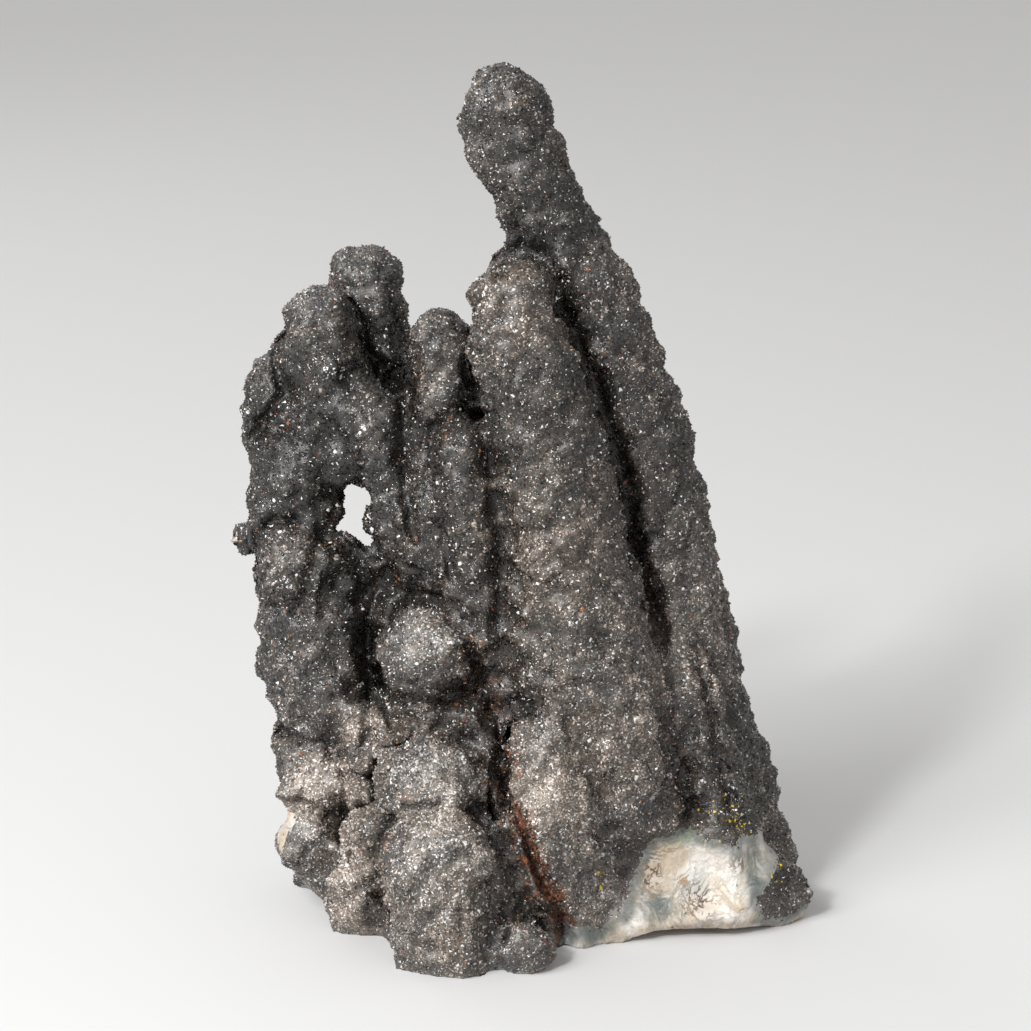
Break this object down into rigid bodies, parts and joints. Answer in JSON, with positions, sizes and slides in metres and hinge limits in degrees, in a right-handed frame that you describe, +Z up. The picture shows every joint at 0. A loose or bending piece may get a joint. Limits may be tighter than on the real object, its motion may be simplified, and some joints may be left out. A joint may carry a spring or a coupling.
{
  "type": "druzy quartz stalactite cluster",
  "caption": "Cluster of rounded quartz stalactites grown together on a foot of broken agate, crusted all over with sparkling smoky grey druse crystals.",
  "frame": {"origin": "middle of the outline at the flat cut under the foot", "axes": "+Z up along the growth of the fingers, +X to the right of the front view, +Y to the back"},
  "size_m": [0.2106, 0.125, 0.3047],
  "materials": {
    "smoky_druse_quartz": "sparkling crystal crust with a broken agate foot"
  },
  "bodies": {
    "root": {"druzy_stalactite_cluster": "smoky_druse_quartz"}
  },
  "joints": []
}
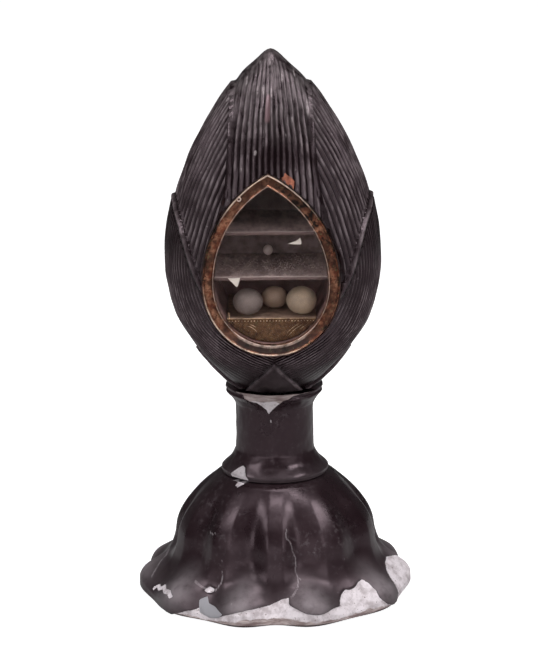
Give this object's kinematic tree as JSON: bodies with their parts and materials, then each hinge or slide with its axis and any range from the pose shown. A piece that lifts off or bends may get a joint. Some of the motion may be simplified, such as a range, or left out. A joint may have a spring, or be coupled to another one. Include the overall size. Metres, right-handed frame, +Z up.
{
  "type": "lotus-shaped reliquary",
  "caption": "Lacquered lotus-bud reliquary on a turned neck and lobed leaf foot, with a glazed drop-shaped window onto shelves of relics.",
  "frame": {"origin": "centre of the flat underside of the foot", "axes": "+Z up along the axis of the bud, -Y out of the window, +X to the viewer's right"},
  "size_m": [0.0652, 0.0647, 0.13],
  "materials": {
    "black_lacquer": "glossy black-brown lacquer over white ground on wood",
    "carved_lacquer": "satin dark lacquer, worn grey on the ridges",
    "gilt_copper": "worn gilding over dark copper",
    "pane": "clear, slightly clouded",
    "niche_lacquer": "dusty dark lacquer",
    "relic_grey": "dull grey mauve",
    "relic_brown": "dull brown",
    "relic_cream": "dull cream"
  },
  "bodies": {
    "root": {"foot": "black_lacquer", "neck": "black_lacquer", "bud": "carved_lacquer", "window_frame": "gilt_copper", "window_glass": "pane", "shelf_upper": "niche_lacquer", "shelf_middle": "niche_lacquer", "relic_ledge": "gilt_copper", "relic_left": "relic_grey", "relic_middle": "relic_brown", "relic_right": "relic_cream", "relic_small": "relic_grey"}
  },
  "joints": []
}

════════════════

*Problem details*. Repeat every line of the material exactly as given.

*Task result*.
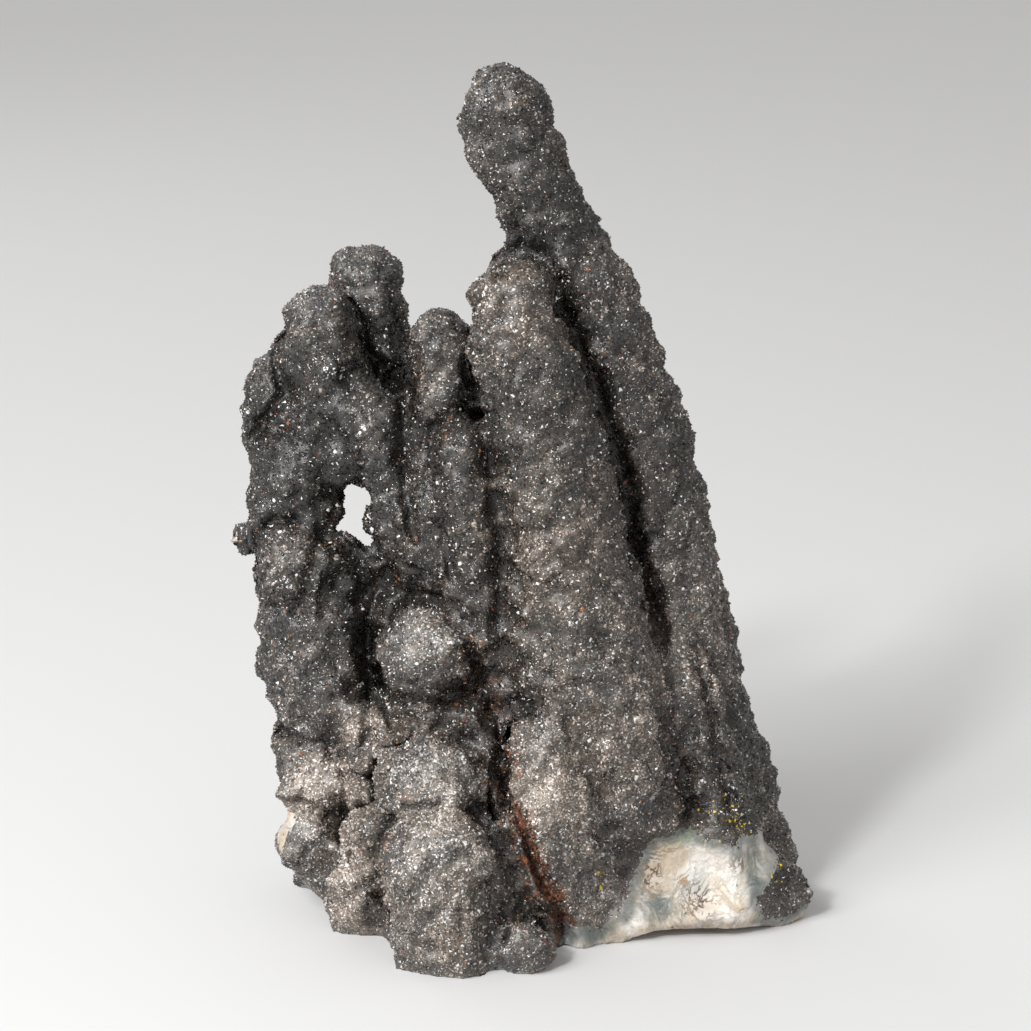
Break this object down into rigid bodies, parts and joints. Answer in JSON, with positions, sizes and slides in metres and hinge limits in degrees, in a right-handed frame that you describe, +Z up. The picture shows every joint at 0. A loose or bending piece may get a joint. Limits may be tighter than on the real object, its motion may be simplified, and some joints may be left out. A joint may carry a spring or a coupling.
{
  "type": "druzy quartz stalactite cluster",
  "caption": "Cluster of rounded quartz stalactites grown together on a foot of broken agate, crusted all over with sparkling smoky grey druse crystals.",
  "frame": {"origin": "middle of the outline at the flat cut under the foot", "axes": "+Z up along the growth of the fingers, +X to the right of the front view, +Y to the back"},
  "size_m": [0.2106, 0.125, 0.3047],
  "materials": {
    "smoky_druse_quartz": "sparkling crystal crust with a broken agate foot"
  },
  "bodies": {
    "root": {"druzy_stalactite_cluster": "smoky_druse_quartz"}
  },
  "joints": []
}
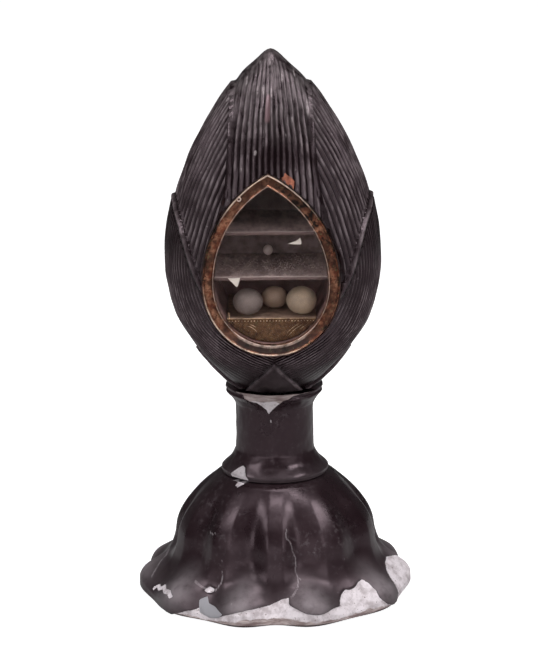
Give this object's kinematic tree as JSON: bodies with their parts and materials, then each hinge or slide with its axis and any range from the pose shown. A piece that lifts off or bends may get a joint. Some of the motion may be simplified, such as a range, or left out. A joint may have a spring, or be coupled to another one. Include the overall size. Metres, right-handed frame, +Z up.
{
  "type": "lotus-shaped reliquary",
  "caption": "Lacquered lotus-bud reliquary on a turned neck and lobed leaf foot, with a glazed drop-shaped window onto shelves of relics.",
  "frame": {"origin": "centre of the flat underside of the foot", "axes": "+Z up along the axis of the bud, -Y out of the window, +X to the viewer's right"},
  "size_m": [0.0652, 0.0647, 0.13],
  "materials": {
    "black_lacquer": "glossy black-brown lacquer over white ground on wood",
    "carved_lacquer": "satin dark lacquer, worn grey on the ridges",
    "gilt_copper": "worn gilding over dark copper",
    "pane": "clear, slightly clouded",
    "niche_lacquer": "dusty dark lacquer",
    "relic_grey": "dull grey mauve",
    "relic_brown": "dull brown",
    "relic_cream": "dull cream"
  },
  "bodies": {
    "root": {"foot": "black_lacquer", "neck": "black_lacquer", "bud": "carved_lacquer", "window_frame": "gilt_copper", "window_glass": "pane", "shelf_upper": "niche_lacquer", "shelf_middle": "niche_lacquer", "relic_ledge": "gilt_copper", "relic_left": "relic_grey", "relic_middle": "relic_brown", "relic_right": "relic_cream", "relic_small": "relic_grey"}
  },
  "joints": []
}